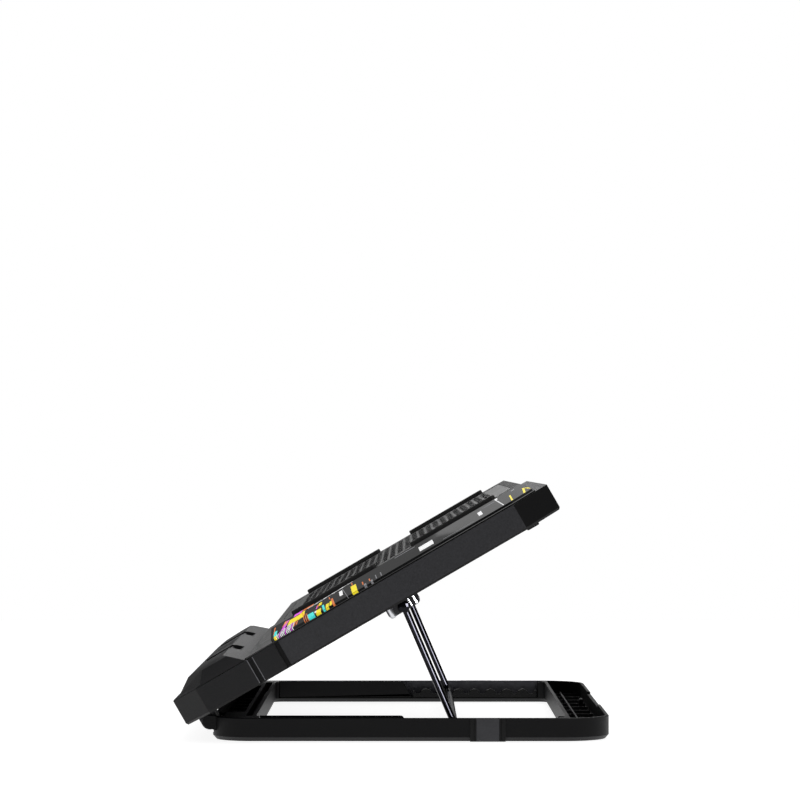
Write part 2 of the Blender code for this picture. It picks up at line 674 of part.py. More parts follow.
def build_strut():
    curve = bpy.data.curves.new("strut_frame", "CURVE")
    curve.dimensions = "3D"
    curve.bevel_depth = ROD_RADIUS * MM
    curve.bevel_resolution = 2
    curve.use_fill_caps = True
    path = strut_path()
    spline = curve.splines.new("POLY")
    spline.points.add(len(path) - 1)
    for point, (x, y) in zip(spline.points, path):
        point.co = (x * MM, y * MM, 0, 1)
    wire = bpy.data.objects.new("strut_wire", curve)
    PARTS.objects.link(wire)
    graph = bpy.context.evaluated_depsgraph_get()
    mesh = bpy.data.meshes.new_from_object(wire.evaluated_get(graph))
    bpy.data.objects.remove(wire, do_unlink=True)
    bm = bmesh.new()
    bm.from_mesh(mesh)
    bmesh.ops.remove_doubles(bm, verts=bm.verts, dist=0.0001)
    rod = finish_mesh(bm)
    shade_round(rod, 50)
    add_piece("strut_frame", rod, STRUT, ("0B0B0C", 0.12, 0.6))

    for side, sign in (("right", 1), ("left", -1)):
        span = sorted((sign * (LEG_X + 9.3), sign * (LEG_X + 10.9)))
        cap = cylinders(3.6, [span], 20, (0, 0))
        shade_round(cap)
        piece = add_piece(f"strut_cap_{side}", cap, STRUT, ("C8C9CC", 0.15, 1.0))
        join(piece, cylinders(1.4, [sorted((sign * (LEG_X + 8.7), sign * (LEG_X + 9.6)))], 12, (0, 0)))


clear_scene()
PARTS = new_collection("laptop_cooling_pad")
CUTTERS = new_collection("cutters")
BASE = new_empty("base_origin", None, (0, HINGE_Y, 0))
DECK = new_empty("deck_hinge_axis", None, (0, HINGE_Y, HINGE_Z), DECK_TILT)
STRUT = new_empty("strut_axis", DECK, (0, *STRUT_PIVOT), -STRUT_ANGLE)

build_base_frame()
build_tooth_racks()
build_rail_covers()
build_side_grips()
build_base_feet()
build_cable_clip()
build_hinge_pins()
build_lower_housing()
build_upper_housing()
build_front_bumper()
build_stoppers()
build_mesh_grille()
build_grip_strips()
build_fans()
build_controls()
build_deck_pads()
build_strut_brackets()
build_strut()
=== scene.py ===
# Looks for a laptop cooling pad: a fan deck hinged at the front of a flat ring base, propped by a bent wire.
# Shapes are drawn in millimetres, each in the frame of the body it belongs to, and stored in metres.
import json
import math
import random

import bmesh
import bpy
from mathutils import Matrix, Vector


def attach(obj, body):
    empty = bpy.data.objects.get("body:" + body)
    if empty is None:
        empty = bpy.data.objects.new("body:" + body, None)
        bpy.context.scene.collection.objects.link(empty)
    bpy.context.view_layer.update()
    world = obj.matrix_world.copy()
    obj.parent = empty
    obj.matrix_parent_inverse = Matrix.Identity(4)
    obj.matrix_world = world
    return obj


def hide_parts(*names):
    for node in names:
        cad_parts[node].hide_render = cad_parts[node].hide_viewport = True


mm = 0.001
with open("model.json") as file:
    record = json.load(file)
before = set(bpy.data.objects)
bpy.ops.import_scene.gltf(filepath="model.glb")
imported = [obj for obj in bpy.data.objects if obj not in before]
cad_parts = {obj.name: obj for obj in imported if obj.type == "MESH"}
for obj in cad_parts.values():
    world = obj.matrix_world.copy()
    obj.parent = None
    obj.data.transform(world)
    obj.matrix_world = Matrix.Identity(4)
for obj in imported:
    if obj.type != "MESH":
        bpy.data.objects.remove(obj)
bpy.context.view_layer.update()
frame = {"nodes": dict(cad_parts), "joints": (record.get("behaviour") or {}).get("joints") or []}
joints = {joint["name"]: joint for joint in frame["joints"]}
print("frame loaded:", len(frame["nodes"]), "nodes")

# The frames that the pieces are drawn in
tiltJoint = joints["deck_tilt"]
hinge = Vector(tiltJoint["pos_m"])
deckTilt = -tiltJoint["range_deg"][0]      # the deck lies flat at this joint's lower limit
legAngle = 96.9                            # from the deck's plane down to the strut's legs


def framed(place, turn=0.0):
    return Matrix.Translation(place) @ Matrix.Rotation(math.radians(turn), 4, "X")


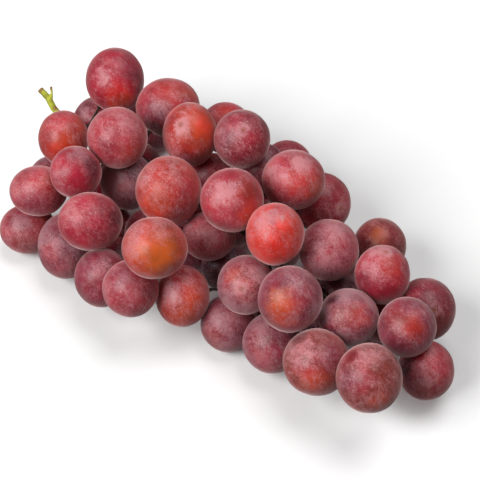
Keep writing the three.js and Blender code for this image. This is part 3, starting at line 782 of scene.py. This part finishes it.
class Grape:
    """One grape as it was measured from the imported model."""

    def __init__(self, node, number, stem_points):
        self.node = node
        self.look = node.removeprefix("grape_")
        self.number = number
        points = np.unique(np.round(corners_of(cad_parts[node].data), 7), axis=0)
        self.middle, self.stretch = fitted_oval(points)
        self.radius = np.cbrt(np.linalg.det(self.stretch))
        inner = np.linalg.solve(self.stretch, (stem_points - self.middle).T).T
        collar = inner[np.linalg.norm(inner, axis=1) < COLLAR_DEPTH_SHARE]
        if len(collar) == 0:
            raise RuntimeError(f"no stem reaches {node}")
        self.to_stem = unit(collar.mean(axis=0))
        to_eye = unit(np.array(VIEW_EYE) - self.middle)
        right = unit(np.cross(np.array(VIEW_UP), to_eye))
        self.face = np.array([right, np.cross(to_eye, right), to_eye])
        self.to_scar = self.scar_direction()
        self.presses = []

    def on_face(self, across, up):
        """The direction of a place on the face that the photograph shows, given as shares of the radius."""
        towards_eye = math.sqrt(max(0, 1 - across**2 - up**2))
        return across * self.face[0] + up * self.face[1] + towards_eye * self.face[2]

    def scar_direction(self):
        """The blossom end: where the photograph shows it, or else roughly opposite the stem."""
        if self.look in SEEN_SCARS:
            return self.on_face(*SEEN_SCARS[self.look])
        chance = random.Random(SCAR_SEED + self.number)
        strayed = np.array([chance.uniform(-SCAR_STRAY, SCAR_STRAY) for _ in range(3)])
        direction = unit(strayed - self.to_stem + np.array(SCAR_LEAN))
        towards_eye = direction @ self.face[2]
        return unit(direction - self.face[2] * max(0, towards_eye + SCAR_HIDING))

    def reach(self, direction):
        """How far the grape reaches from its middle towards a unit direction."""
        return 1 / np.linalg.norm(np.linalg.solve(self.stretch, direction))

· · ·

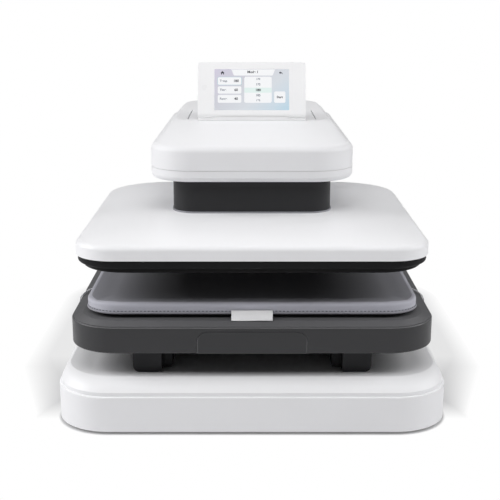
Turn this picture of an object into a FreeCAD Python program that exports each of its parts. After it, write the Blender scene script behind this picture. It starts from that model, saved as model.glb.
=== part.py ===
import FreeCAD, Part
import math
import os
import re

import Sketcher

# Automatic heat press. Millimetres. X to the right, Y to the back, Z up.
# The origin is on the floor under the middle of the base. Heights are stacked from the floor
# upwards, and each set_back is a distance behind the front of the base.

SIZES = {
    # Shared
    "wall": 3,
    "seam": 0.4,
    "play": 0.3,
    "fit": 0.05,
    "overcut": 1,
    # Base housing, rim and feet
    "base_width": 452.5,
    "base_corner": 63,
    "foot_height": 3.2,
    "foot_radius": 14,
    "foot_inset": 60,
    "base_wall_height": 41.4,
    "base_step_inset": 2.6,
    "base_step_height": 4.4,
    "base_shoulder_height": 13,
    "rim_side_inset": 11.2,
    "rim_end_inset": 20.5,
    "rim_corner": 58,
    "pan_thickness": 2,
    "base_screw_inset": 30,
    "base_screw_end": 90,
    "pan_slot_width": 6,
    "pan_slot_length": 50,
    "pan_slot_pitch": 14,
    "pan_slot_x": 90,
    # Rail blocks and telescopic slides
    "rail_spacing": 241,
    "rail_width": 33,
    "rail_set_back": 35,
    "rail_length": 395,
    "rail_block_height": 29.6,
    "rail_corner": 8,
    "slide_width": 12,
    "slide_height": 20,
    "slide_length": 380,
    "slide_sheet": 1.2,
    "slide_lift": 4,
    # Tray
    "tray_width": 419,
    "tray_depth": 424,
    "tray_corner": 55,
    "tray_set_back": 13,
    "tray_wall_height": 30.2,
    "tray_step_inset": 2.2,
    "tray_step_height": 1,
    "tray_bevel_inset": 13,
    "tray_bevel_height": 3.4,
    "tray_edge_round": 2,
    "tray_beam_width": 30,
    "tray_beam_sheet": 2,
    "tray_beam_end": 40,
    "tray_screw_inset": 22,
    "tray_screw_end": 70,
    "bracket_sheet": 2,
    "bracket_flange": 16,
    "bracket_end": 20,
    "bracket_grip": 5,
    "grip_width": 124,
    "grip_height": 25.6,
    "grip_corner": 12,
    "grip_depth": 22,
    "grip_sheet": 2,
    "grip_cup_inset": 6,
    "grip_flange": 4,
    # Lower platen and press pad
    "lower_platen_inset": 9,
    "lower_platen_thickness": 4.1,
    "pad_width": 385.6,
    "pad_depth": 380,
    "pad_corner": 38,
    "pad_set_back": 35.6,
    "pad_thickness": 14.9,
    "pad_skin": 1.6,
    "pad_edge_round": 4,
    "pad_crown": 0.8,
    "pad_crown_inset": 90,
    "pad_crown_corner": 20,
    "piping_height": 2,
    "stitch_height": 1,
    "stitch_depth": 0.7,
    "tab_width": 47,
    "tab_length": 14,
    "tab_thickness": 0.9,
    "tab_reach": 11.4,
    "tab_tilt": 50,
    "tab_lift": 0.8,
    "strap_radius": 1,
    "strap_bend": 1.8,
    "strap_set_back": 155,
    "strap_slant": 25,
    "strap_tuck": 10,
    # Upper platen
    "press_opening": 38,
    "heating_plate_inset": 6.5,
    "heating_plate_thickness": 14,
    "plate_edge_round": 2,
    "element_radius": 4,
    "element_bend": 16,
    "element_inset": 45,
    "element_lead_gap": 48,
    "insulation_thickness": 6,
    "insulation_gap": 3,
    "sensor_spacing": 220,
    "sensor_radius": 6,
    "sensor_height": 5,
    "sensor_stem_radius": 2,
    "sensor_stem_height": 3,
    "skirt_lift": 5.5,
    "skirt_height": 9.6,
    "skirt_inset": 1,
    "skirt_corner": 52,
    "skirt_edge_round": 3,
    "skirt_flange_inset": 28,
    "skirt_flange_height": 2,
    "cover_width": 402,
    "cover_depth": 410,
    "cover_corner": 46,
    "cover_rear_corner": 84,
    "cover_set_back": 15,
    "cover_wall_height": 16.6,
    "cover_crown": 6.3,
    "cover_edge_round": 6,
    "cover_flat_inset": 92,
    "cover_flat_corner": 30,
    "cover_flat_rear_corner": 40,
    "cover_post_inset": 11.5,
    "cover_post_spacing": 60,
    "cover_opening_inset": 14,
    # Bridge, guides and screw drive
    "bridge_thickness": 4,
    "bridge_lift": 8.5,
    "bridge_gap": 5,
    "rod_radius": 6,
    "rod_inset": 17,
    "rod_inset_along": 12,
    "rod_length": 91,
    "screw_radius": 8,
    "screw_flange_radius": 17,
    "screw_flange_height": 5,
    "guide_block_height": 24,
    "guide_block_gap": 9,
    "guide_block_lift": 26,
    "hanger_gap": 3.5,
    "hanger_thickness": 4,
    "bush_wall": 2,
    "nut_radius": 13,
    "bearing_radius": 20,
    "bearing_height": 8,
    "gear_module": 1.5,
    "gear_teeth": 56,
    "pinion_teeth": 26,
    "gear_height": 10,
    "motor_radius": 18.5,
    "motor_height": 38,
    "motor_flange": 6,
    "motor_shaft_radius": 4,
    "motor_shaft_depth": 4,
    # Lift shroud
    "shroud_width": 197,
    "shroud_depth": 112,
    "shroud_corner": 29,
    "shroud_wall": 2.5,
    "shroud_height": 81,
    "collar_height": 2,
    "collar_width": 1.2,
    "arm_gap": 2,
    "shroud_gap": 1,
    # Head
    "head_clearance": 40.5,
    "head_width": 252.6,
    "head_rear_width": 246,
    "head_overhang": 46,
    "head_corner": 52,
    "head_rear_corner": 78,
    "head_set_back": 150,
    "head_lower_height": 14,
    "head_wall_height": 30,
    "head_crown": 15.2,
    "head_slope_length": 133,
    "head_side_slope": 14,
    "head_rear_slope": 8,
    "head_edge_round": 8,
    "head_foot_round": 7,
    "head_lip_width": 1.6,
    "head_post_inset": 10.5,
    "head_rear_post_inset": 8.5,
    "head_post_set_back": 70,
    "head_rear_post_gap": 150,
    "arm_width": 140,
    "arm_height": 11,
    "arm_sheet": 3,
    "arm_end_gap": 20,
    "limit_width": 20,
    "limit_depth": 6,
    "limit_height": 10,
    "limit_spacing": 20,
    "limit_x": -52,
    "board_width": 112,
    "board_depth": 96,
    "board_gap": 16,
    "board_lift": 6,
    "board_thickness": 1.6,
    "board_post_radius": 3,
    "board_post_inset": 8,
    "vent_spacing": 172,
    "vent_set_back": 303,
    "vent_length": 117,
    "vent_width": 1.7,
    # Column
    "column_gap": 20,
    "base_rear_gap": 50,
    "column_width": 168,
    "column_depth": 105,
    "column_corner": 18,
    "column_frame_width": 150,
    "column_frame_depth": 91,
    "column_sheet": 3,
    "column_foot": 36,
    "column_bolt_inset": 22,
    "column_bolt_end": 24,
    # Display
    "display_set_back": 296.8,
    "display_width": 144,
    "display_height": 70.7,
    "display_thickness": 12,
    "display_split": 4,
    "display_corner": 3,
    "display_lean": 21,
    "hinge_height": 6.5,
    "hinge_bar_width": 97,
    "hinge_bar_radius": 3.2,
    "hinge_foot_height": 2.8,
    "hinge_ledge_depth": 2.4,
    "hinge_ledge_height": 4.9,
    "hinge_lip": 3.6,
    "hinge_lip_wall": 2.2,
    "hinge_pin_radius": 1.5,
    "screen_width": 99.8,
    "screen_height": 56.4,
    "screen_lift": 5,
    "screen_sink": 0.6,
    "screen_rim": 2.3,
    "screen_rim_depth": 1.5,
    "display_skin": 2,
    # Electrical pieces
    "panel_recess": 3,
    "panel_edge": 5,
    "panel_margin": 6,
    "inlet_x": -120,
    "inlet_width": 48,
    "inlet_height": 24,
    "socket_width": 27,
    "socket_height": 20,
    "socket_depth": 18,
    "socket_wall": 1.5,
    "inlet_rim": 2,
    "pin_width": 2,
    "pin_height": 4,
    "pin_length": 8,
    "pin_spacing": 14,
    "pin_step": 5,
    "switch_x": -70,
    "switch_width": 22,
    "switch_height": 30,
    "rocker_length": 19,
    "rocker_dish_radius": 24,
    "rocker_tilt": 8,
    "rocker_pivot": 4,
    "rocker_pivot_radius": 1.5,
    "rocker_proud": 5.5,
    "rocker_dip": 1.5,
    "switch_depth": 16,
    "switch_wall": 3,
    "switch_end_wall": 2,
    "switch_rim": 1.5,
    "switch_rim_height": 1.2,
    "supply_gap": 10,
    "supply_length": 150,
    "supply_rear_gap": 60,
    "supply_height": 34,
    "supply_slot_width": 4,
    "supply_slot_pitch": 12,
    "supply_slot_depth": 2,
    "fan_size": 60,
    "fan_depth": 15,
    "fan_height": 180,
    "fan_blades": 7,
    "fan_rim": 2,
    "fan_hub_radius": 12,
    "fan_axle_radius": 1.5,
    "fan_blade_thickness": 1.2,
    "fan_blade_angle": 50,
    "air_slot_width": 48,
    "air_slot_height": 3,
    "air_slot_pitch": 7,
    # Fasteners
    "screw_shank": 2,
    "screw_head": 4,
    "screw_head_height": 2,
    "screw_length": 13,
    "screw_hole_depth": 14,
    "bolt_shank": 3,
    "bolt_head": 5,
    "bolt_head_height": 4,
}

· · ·

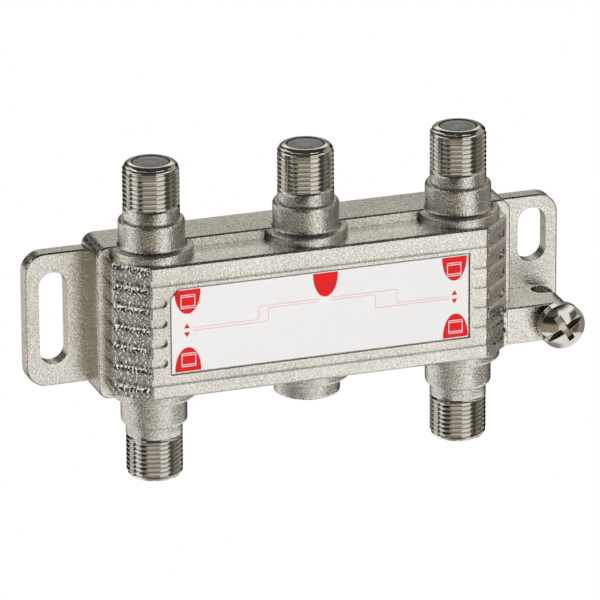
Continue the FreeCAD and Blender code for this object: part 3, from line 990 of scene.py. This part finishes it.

· · ·

Provide an exact reproduction of only those lines that start at the line containing "clear_scene()" and end at the line containing "if empty is", inclusive.

clear_scene()
PARTS = new_collection("laptop_cooling_pad")
CUTTERS = new_collection("cutters")
BASE = new_empty("base_origin", None, (0, HINGE_Y, 0))
DECK = new_empty("deck_hinge_axis", None, (0, HINGE_Y, HINGE_Z), DECK_TILT)
STRUT = new_empty("strut_axis", DECK, (0, *STRUT_PIVOT), -STRUT_ANGLE)

build_base_frame()
build_tooth_racks()
build_rail_covers()
build_side_grips()
build_base_feet()
build_cable_clip()
build_hinge_pins()
build_lower_housing()
build_upper_housing()
build_front_bumper()
build_stoppers()
build_mesh_grille()
build_grip_strips()
build_fans()
build_controls()
build_deck_pads()
build_strut_brackets()
build_strut()
=== scene.py ===
# Looks for a laptop cooling pad: a fan deck hinged at the front of a flat ring base, propped by a bent wire.
# Shapes are drawn in millimetres, each in the frame of the body it belongs to, and stored in metres.
import json
import math
import random

import bmesh
import bpy
from mathutils import Matrix, Vector


def attach(obj, body):
    empty = bpy.data.objects.get("body:" + body)
    if empty is None:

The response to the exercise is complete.